The moment I explored on the possibility that the Bible could be true, that there is God, words like 'editors', 'diachronic', 'synchronic', 'historical-critical constraint', 'pseudo-theology', 'form', ‘Matthew 27’, 'Bultmann', 'Bultmann', 'Bultmann' ceaselessly came to mind. I knew that if i dont get out, i'll die. No one that i want turn to. I was left alone with Nietzsche.
Nevertheless, in the midst of all that, there was a small spark seemingly anchoring my theism. As dim as this spark was, it managed to retain some sort of theistic belief in me. This spark was one that enlightened me 3 years ago. It made a come back. But this time it did not clear the cloud and shine forth the elegance of Christianity as it once did. All it can do now is to put me back into my theistic shoes but not Christianity. I'm talking about C.S Lewis' morality argument for the existence of God in Mere Christianity. During that whole time, that 'faith' passage in the epistle to the Hebrews came up. I didn't really care. After some time, when the passage didn't go away, I started to feel annoyed! With a sigh, i thought of checking out the verse. To read it again to see what is it really about. Two concordances, one NIV, one ESV, one NRSV, and one NKJV were just within grasp. But then, it seems to me, being oblivious is the more reasonable option. Dont waste my time, so i thought.

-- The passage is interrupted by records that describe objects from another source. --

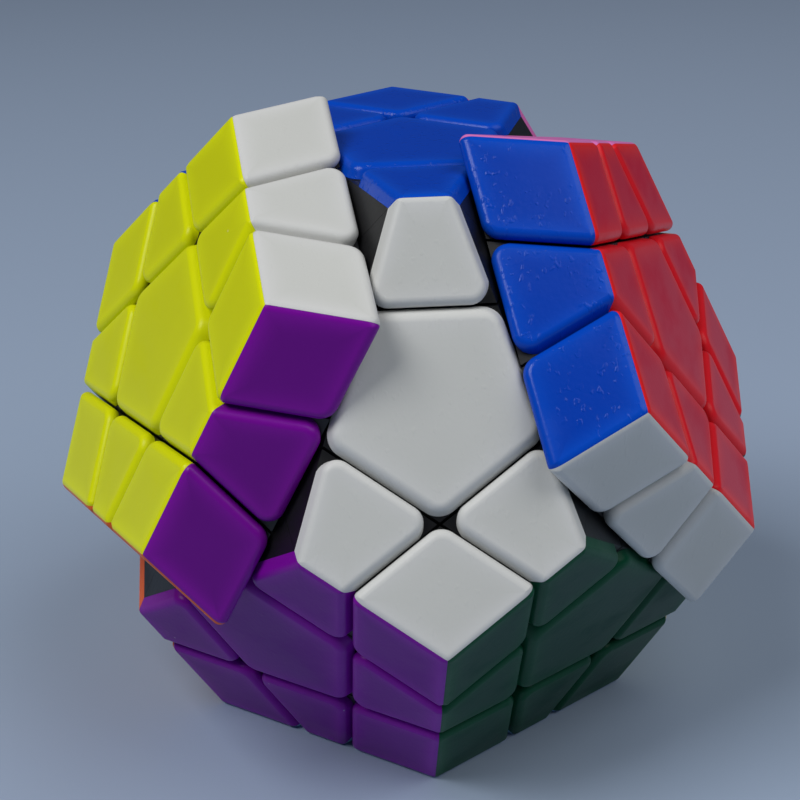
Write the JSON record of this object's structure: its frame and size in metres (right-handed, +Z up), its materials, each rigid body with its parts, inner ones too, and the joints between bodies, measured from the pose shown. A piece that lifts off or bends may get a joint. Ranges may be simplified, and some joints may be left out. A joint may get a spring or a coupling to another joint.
{
  "type": "dodecahedron twisty puzzle",
  "caption": "Twelve-faced twisty puzzle: coloured tiles on a black mechanism of centre, edge and corner pieces whose face layers turn about a ball core.",
  "frame": {"origin": "centre of the light blue face that the puzzle stands on", "axes": "+Z up through the middle of the puzzle and the blue face, -Y to the front, where the white face leans back, +X to the right, where the red layer is"},
  "size_m": [0.091, 0.0908, 0.079],
  "materials": {
    "black_plastic": "satin black moulded plastic with a fine texture",
    "core_plastic": "plain moulded plastic",
    "screw_steel": "zinc plated",
    "washer_steel": "plain steel",
    "spring_steel": "drawn spring wire",
    "blue_plastic": "blue moulded plastic, low gloss with a fine orange-peel texture",
    "white_plastic": "white moulded plastic, low gloss with a fine orange-peel texture",
    "red_plastic": "red moulded plastic, low gloss with a fine orange-peel texture",
    "pink_plastic": "pink moulded plastic, low gloss with a fine orange-peel texture",
    "lime_plastic": "lime moulded plastic, low gloss with a fine orange-peel texture",
    "yellow_plastic": "yellow moulded plastic, low gloss with a fine orange-peel texture",
    "purple_plastic": "purple moulded plastic, low gloss with a fine orange-peel texture",
    "green_plastic": "green moulded plastic, low gloss with a fine orange-peel texture",
    "cream_plastic": "cream moulded plastic, low gloss with a fine orange-peel texture",
    "grey_plastic": "grey moulded plastic, low gloss with a fine orange-peel texture",
    "orange_plastic": "orange moulded plastic, low gloss with a fine orange-peel texture",
    "sky_plastic": "light blue moulded plastic, low gloss with a fine orange-peel texture"
  },
  "bodies": {
    "core_body": {"core": "core_plastic", "tension_screws": "screw_steel", "spring_washers": "washer_steel", "tension_springs": "spring_steel", "fixed_hubs": "black_plastic", "fixed_edges": "black_plastic", "fixed_corners": "black_plastic", "blue_centre_cap": "blue_plastic", "white_centre_cap": "white_plastic", "pink_centre_cap": "pink_plastic", "lime_centre_cap": "lime_plastic", "purple_centre_cap": "purple_plastic", "green_centre_cap": "green_plastic", "cream_centre_cap": "cream_plastic", "grey_centre_cap": "grey_plastic", "orange_centre_cap": "orange_plastic", "blue_tiles_fixed": "blue_plastic", "white_tiles_fixed": "white_plastic", "pink_tiles_fixed": "pink_plastic", "lime_tiles_fixed": "lime_plastic", "purple_tiles_fixed": "purple_plastic", "green_tiles_fixed": "green_plastic", "cream_tiles_fixed": "cream_plastic", "grey_tiles_fixed": "grey_plastic", "orange_tiles_fixed": "orange_plastic"},
    "yellow_layer": {"yellow_layer_hub": "black_plastic", "yellow_layer_edges": "black_plastic", "yellow_layer_corners": "black_plastic", "yellow_centre_cap": "yellow_plastic", "blue_tiles_yellow_layer": "blue_plastic", "white_tiles_yellow_layer": "white_plastic", "lime_tiles_yellow_layer": "lime_plastic", "yellow_tiles_yellow_layer": "yellow_plastic", "purple_tiles_yellow_layer": "purple_plastic", "orange_tiles_yellow_layer": "orange_plastic"},
    "red_layer": {"red_layer_hub": "black_plastic", "red_layer_edges": "black_plastic", "red_layer_corners": "black_plastic", "red_centre_cap": "red_plastic", "blue_tiles_red_layer": "blue_plastic", "white_tiles_red_layer": "white_plastic", "red_tiles_red_layer": "red_plastic", "pink_tiles_red_layer": "pink_plastic", "green_tiles_red_layer": "green_plastic", "cream_tiles_red_layer": "cream_plastic"},
    "base_layer": {"base_layer_hub": "black_plastic", "base_layer_edges": "black_plastic", "base_layer_corners": "black_plastic", "sky_centre_cap": "sky_plastic", "purple_tiles_base_layer": "purple_plastic", "green_tiles_base_layer": "green_plastic", "cream_tiles_base_layer": "cream_plastic", "grey_tiles_base_layer": "grey_plastic", "orange_tiles_base_layer": "orange_plastic", "sky_tiles_base_layer": "sky_plastic"}
  },
  "joints": [
    {"name": "yellow_turn", "type": "hinge", "parent": "core_body", "child": "yellow_layer", "pos_m": [0, 0, 0.03675], "axis": [-0.8507, -0.2764, 0.4472], "continuous": true},
    {"name": "red_turn", "type": "hinge", "parent": "core_body", "child": "red_layer", "pos_m": [0, 0, 0.03675], "axis": [0.8507, -0.2764, 0.4472], "continuous": true},
    {"name": "base_turn", "type": "hinge", "parent": "core_body", "child": "base_layer", "pos_m": [0, 0, 0.03675], "axis": [0, 0, -1], "continuous": true}
  ]
}
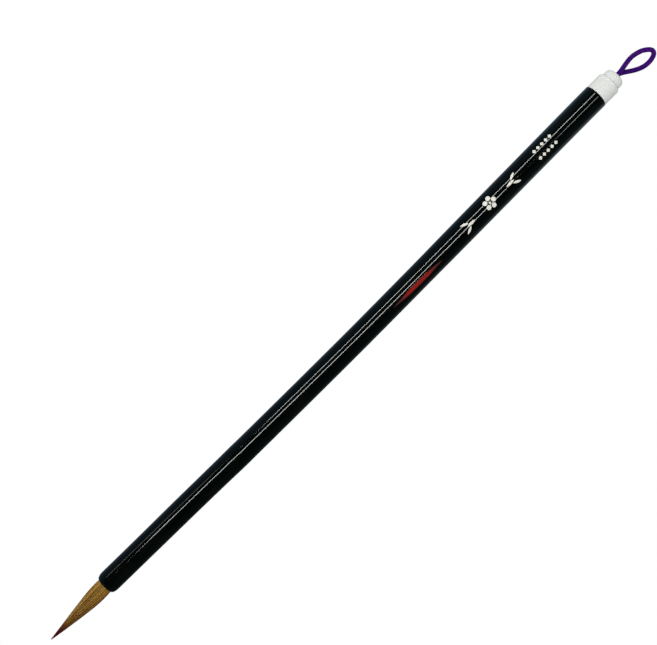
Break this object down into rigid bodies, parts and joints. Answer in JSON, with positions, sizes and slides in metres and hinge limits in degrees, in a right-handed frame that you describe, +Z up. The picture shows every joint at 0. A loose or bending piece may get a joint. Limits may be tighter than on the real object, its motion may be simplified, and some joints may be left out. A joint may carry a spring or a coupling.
{
  "type": "calligraphy brush",
  "caption": "Fine calligraphy brush: black lacquered bamboo handle, pointed golden hair tuft that bends, white end cap and a purple cord hanging loop.",
  "frame": {"origin": "under the middle of the brush, on the surface that it lies on: X is midway between the tuft's point and the cap's end, Y is on the brush's axis and Z = 0 is the handle's lowest line", "axes": "+X along the brush from the tuft towards the cap and its loop, +Z up, away from the surface"},
  "size_m": [0.2736, 0.0094, 0.0084],
  "materials": {
    "black_lacquer": "glossy black lacquer over bamboo",
    "red_lacquer": "glossy red lacquer",
    "cream_fill": "satin cream paint fill",
    "core_hair": "fine animal hair with dark red-brown points",
    "mantle_hair": "fine golden-brown animal hair",
    "thread": "waxed thread",
    "resin": "amber resin",
    "glue": "clear yellowish glue",
    "white_plastic": "off-white, slightly translucent moulded plastic",
    "purple_cord": "braided purple cord"
  },
  "bodies": {
    "handle": {"handle_shaft": "black_lacquer", "red_groove_lacquer": "red_lacquer", "lower_leaf_mark": "cream_fill", "blossom_mark": "cream_fill", "upper_leaf_mark": "cream_fill", "lozenge_rows": "cream_fill", "core_hair_root": "core_hair", "belly_hair_root": "mantle_hair", "mantle_hair_root": "mantle_hair", "root_thread": "thread", "root_seal": "resin", "socket_glue": "glue", "end_cap": "white_plastic", "cap_glue": "glue", "cord_tails": "purple_cord", "cord_knot": "purple_cord"},
    "tuft": {"core_hair": "core_hair", "belly_hair": "mantle_hair", "mantle_hair": "mantle_hair"},
    "loop": {"hanging_loop": "purple_cord"}
  },
  "joints": [
    {"name": "tuft_bend", "type": "hinge", "parent": "handle", "child": "tuft", "pos_m": [-0.1062, 0, 0.0042], "axis": [0, 0, 1], "range_deg": [-35, 35], "stiffness_Nm_per_rad": 0.005},
    {"name": "loop_swing", "type": "hinge", "parent": "handle", "child": "loop", "pos_m": [0.1286, 0, 0.0042], "axis": [0, 0, 1], "range_deg": [-35, 35]}
  ]
}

And the weekend passed, then came Sunday. Guess what, I was supposed to lead a Bible study group that morning! I didn't know why was i dragging myself to church. In such conviction, there is no reason left for such discipline. I dont know. Perhaps, I still harbour the hope that i will find an asnwer. But i didn't care anymore. Perhaps, i've a sense of responsibility for the group. I shouldnt abandon the group just like that because of my sudden conversion. And thus, i've joined the liberal camp that morning. That's the best i could be in order to fulfill my duty, to lead Bible Study. As a liberal, i can talk with much knowledge of the Bible and yet without having to acknowledge the veracity of it. At that time, that vague and irritating 'faith' passage came again. My guess was that there are still some parts in me rejecting my new stance and appealling for a reconsideration. But i need nothing less than a miracle for reconsideration.
On my way to the service, I thought of reading the Hebrews passage to clear the vagueness of the verse and to set the record straight once and for all. If i wanted, i could just flip through the ESV which was in my sling bag. But i didn't. Because even though i read and understand it rightly, it wouldnt change the fact that this passage has no relevance to me. And so, i thought. And so, i went to church.

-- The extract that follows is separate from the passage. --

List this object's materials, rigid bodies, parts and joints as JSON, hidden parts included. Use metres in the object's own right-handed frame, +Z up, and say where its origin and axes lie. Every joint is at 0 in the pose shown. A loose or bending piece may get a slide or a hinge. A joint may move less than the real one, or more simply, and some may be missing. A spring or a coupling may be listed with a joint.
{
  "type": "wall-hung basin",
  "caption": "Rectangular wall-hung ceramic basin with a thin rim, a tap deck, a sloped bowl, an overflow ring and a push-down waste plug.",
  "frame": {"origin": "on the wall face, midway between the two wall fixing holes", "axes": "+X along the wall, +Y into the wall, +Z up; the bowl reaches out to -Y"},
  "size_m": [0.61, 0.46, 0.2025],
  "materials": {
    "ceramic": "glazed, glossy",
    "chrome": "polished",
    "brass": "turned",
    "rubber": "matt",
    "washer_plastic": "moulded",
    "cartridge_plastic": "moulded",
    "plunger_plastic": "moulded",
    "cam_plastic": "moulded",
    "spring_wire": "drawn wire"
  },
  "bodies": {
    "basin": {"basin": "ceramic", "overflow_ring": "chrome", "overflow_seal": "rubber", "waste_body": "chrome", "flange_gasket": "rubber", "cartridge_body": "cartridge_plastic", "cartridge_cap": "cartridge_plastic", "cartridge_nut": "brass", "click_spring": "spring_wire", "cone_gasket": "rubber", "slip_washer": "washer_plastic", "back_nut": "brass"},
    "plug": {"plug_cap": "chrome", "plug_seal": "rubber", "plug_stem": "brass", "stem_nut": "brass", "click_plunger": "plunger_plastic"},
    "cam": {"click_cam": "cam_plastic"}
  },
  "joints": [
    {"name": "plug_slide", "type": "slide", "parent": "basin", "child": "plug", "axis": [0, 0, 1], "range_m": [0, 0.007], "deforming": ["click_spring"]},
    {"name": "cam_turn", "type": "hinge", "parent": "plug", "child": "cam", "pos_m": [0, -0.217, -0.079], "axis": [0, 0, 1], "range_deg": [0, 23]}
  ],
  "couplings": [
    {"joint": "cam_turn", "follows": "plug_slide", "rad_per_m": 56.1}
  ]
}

While waiting for the service to start, i didn't pray. Didn't care to. Laura Or was the worship leader that day. She walked up to the pulpit to start her duty. I was sitting down there, on the second row from the pulpit, alone with Nietzsche. I look around the chapel to see the faces of believers. I had no sympathy nor any feelings. I observed myself.
The service starts. Laura made her welcoming speech, as usual. That's the liturgy of the youth service. The worship leader will welcome the congregation. Then there will be a short prayer and worship-songs singing before proceeding to annoucement and, after that, Bible study. During the worship, unfailingly, the worship leader will lead the congregation with any one passage or passages from the Bible, to meditation, to prayer, or just as an encouragement-as though the Bible is an all-in-all inspirational manual.

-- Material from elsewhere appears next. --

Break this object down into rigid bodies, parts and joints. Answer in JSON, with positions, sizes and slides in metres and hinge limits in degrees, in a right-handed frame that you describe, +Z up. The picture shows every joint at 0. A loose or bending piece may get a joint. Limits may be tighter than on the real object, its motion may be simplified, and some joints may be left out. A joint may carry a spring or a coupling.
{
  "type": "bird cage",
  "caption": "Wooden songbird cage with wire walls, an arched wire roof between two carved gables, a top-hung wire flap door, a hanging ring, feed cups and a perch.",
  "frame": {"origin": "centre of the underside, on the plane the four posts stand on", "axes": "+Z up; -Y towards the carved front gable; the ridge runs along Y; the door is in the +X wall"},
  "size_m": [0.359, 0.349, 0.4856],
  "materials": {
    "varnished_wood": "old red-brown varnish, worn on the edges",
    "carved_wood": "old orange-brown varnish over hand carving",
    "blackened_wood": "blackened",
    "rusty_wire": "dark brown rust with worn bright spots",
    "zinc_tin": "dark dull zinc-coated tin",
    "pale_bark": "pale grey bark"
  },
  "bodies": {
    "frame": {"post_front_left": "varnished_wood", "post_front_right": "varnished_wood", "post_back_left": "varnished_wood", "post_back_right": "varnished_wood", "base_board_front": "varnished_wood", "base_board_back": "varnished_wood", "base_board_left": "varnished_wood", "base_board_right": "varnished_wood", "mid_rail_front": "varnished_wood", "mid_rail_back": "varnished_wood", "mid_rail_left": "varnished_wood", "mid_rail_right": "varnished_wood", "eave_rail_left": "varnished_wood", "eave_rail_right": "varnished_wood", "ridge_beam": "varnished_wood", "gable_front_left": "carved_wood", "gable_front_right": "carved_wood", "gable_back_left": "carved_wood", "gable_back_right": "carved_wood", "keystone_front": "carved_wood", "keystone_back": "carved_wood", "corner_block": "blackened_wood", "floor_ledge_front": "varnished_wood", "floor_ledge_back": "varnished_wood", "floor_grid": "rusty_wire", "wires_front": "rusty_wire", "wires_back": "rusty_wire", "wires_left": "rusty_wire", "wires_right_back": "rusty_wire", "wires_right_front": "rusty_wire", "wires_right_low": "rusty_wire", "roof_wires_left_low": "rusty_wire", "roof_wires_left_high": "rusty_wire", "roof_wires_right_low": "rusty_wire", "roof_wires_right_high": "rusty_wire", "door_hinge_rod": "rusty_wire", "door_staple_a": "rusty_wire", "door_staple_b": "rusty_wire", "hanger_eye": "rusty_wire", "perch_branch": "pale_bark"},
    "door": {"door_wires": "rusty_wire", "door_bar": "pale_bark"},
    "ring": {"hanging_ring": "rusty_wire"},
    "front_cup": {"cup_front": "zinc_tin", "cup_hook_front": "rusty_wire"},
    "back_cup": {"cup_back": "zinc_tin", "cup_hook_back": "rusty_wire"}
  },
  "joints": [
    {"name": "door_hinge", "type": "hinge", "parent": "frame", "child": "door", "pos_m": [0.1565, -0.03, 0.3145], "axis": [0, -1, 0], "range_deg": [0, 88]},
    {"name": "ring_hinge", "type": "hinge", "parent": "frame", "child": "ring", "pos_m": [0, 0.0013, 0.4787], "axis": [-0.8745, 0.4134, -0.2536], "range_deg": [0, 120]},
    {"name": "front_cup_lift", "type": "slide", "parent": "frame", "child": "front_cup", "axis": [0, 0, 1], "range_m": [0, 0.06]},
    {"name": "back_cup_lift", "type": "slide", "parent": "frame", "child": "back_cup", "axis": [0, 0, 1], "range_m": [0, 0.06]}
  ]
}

As that time came, Laura read:
And without faith it is impossible to please God, because anyone who comes to him must believe that he exists and that he rewards those who earnestly seek him
And I stunned.
Theological debate on God ceased speaking to His people, what is this?
That morning, I ended up leading the group to see Jesus of Nazareth as the Christ, the Messiah, the Son of the living God.